Salah satu tantangan berat adalah masalah waktu. Ashadi melihat beberapa dosen melakukan kesalahan dengan mengubah laporan penelitian menjadi jurnal. Artinya, tidak ada target atau sasaran yang ditentukan sebelum menulis artikel ilmiah. Padahal artikel ilmiah dan laporan penelitian memiliki pola penulisan yang berbeda. Hal itu yang terkdang menjadikan proses penulisan jurnal berlangsung lama. “Jadi kesalahan utamanya ada teman dosen menulis tanpa target. Harusnya target dulu baru kita mulai menulis. Biasanya hanya laporan penelitian dijadikan jurnal. Nah proses merubah itu yang sulit,” keluhnya.
Membagi waktu antara mengajar dan riset merupakan tantangan lain. Menurutnya diperlukan komitmen tinggi untuk menyiasatinya. “Saya kira komitmen kita kok ya. Pekerjaan dosen itu tidak selesai di kantor. Jadi mulai minggu malam itu kita sudah mulai kerja. Mempersiapkan materi mahasiswa, mempersiapkan workshop, PPM, dll. Belum lagi kalau semester pendek. Kompleks, saya kira pengalaman menulis itu sangat penting. Saat kita mendapatkan hasil review yang sangat tajam. Sebenarnya itu masukan yang baik,” ungkapnya.
Menyisihkan waktu untuk riset menjadi cara yang dipilih ketua LPPM UNY, Suyanto. Menurutnya perlu adanya waktu yang cukup bagi para dosen untuk meneliti. Ada pembagian waktu yang baik antara mengajar dan melakukan penelitian. “Harus menyisihkan waktu. Kalau pekerjaan dasarnya terlalu banyak, jadi risetnya lemah. Misalnya ngajar terus. Beban dasarnya ya standarlah, biar bisa riset. Mengajar dan meneliti itu 9 SKS. Kalau ngajar sudah 20 SKS, tidak ada waktu untuk meneliti. Ngajar kan tidak hanya di kelas tapi harus juga menyiapkan dan lain sebagainya,” ungkapnya.

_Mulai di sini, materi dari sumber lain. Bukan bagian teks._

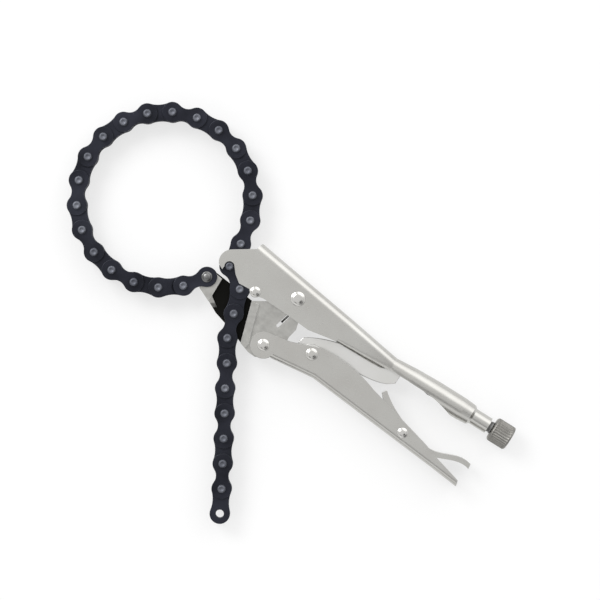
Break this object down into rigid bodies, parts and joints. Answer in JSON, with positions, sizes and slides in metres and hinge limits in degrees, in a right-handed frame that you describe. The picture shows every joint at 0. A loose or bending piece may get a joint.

Di tempat lain, salah satu dosen Pendidikan Sosiologi, Adi Cilik menyiasati kendala waktu dengan kepekaan terhadap sesuatu yang berhubungan dengan tulisan, merekamnya kemudian mengolahnya menjadi tulisan. “Sesedikit mungkin kalo ada bahan tertentu kita bisa. Tapi intinya fokus. Kita bisa menulis dengan waktu yang tepat. Ada waktu-waktu tertentu saya merekamnya kemudian transkripkan ide-ide yang saya perlukan,” jelasnya.
Pengelolaan waktu yang baik pada akhirnya tentu akan membantu para peneliti untuk menyelesaikan kewajiban-kewajiban yang diembannya, antara menyampaikan ilmu kepada mahasiswa dan melakukan penelitian untuk dinikmati khalayak luas. Jika tidak, komunikasi akademik lewat tulisan artikel ilmiah akan menemui ajalnya.